Discussion in 'Data Sets and Feeds' started by mizhael, Jun 10, 2010.

  1. A real HFT system if well thought out has the data change the queries in real time.... you can't do that in a relational DB. You need KDB or some event based processor.
     
    #51     Jun 19, 2010

  2. Why KDB? For "scalable" and "column oriented" there are other options out there. How many terabytes of data do you have? How fast do you need to process queries? Is this for HFT? Are you serving data to a team of 100 employees or is it just you? What types of queries does your data need to be optimized for? Are you using RAID or SAN or grid/cloud?

    I do web programming and the standards for storage are MySQL, PostgreSQL, Oracle, and SQL Server. Things might move to the cloud soon (for example Amazon) but I can only see that being useful if you have *tons* of data. I see MatLab offers parallel computing you might look into that.
     
    #52     Jun 19, 2010

  3. Databases take care of this thinking and optimization for you. They are faster than a developer who doesn't realize when b-trees (and other data structures) are faster than arrays. On Linux you can also optimize the file system. My point is, a database might be binary files, but one binary file system can outperform another binary file system on the same hardware.

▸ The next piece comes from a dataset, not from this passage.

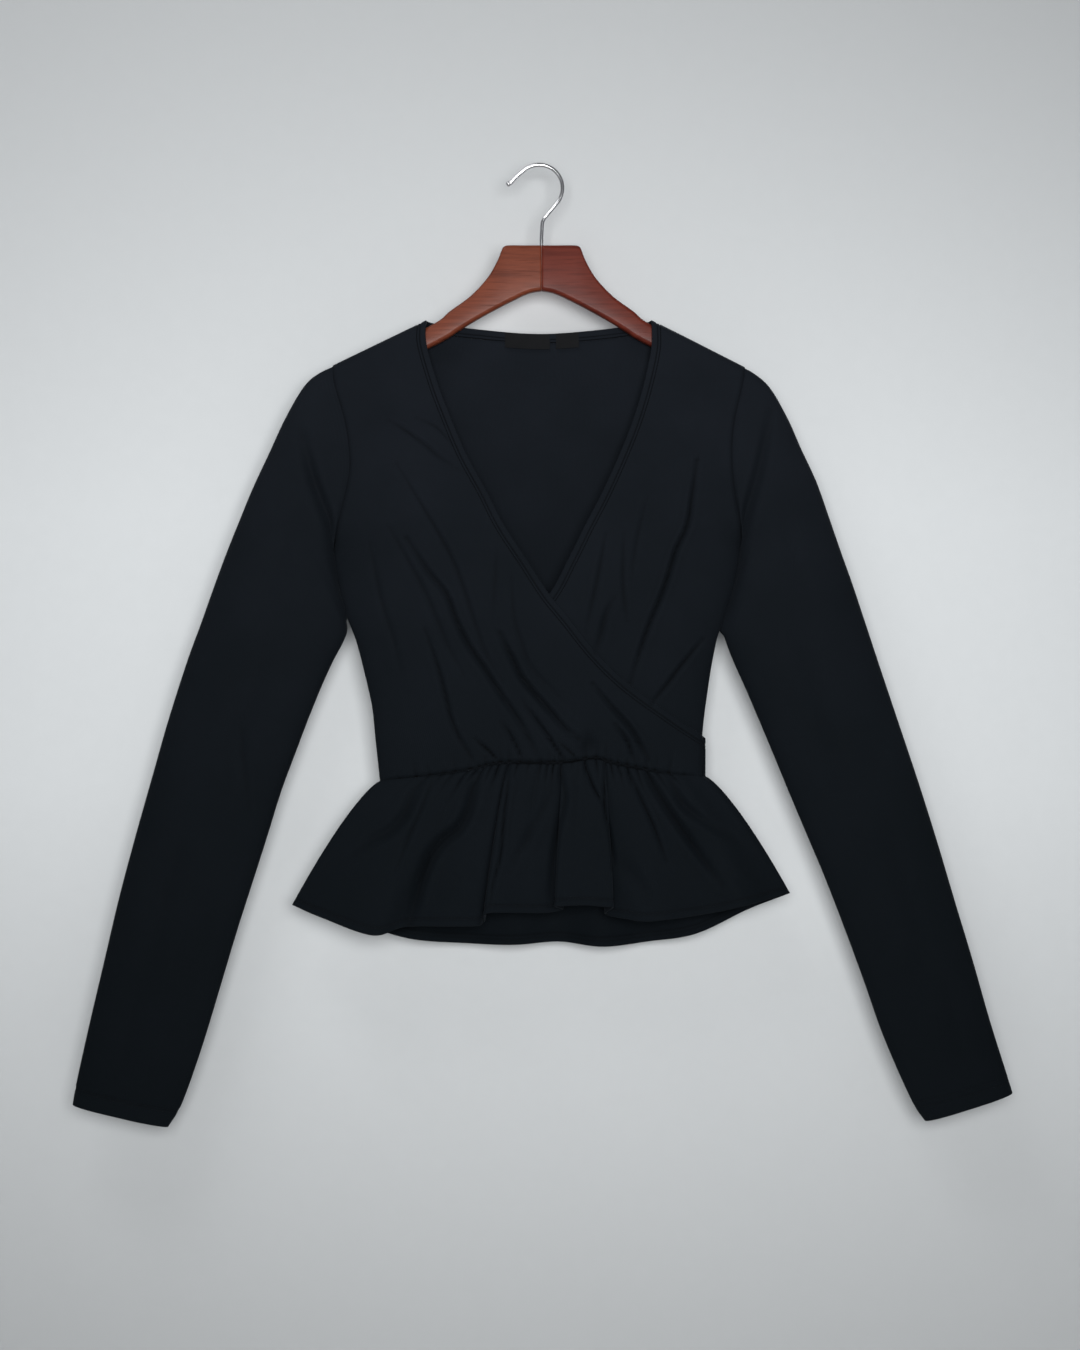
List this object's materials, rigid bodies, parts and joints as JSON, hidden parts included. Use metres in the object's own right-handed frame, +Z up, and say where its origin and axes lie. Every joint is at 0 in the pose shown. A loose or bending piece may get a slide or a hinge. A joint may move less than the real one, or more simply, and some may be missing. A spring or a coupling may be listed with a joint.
{
  "type": "crop top on a hanger",
  "caption": "Black long-sleeved wrap crop top with a V neck and a gathered peplum, hung on a wooden hanger with a wire hook.",
  "frame": {"origin": "underside of the hook's top, where a rod or a peg carries the hanger", "axes": "+Z up out of the hook, -Y out of the front of the garment, +X to the right of someone who faces the front"},
  "size_m": [0.8185, 0.0559, 0.8391],
  "materials": {
    "cloth": "fine matt black crepe jersey with a soft cool sheen",
    "label": "black satin, left bare",
    "wood": "mahogany stain under satin lacquer",
    "chrome": "bright chrome plated wire"
  },
  "bodies": {
    "root": {"front_over": "cloth", "front_under": "cloth", "back": "cloth", "band_over": "cloth", "band_under": "cloth", "band_back": "cloth", "label_main": "label", "label_size": "label", "sleeve_left_front": "cloth", "sleeve_left_back": "cloth", "sleeve_right_front": "cloth", "sleeve_right_back": "cloth", "peplum_front": "cloth", "peplum_back": "cloth", "hanger_left": "wood", "hanger_right": "wood", "hanger_hook": "chrome"}
  },
  "joints": []
}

To give a concrete example, a tuned install of MySQL on a Linux box will be much faster than a typical homebrew Windows solution.
     
    #53     Jun 19, 2010

  4. If this is indeed for HFT, then yeah. I've heard it called event stream processing (ESP) or complex event processing (CEP). Oracle does have something called Oracle CEP.
     
    #54     Jun 20, 2010
  5. januson

    januson

    hi StoxTrader, thank you for commenting.
    You can of course not know this, but I have a background in Sql Server which goes back to 1998.

    My point in my postings are that if one knows what and how to program, then db's are outperformed in magnitudes.

    MySql are indeed a fast db and will in some cases be faster than MsSql or Oracle, but the decision is rarely based at only one thing. Other features, such as fail over, high availability, mirroring, tracing and optimizing are also considered when one should choose a DB.

    But storing ticks is very very simple due to the format, consistency and streaming nature of data.
     
    #55     Jun 20, 2010
  6. nbates

    nbates

    if you're using Day bars a database is fine, anything else flat files or pure "in-memory" storage would be my suggestion. thought & opinion
     
    #56     Jun 21, 2010
  7. HFT is over used and misunderstood. A true HFT system does not have time to pull data, process and adjust accordingly during a trade or even intra-day (without shutting down & restarting the system). There simply isn't enough time intra-trade to process data to adjust your positions prior to exit.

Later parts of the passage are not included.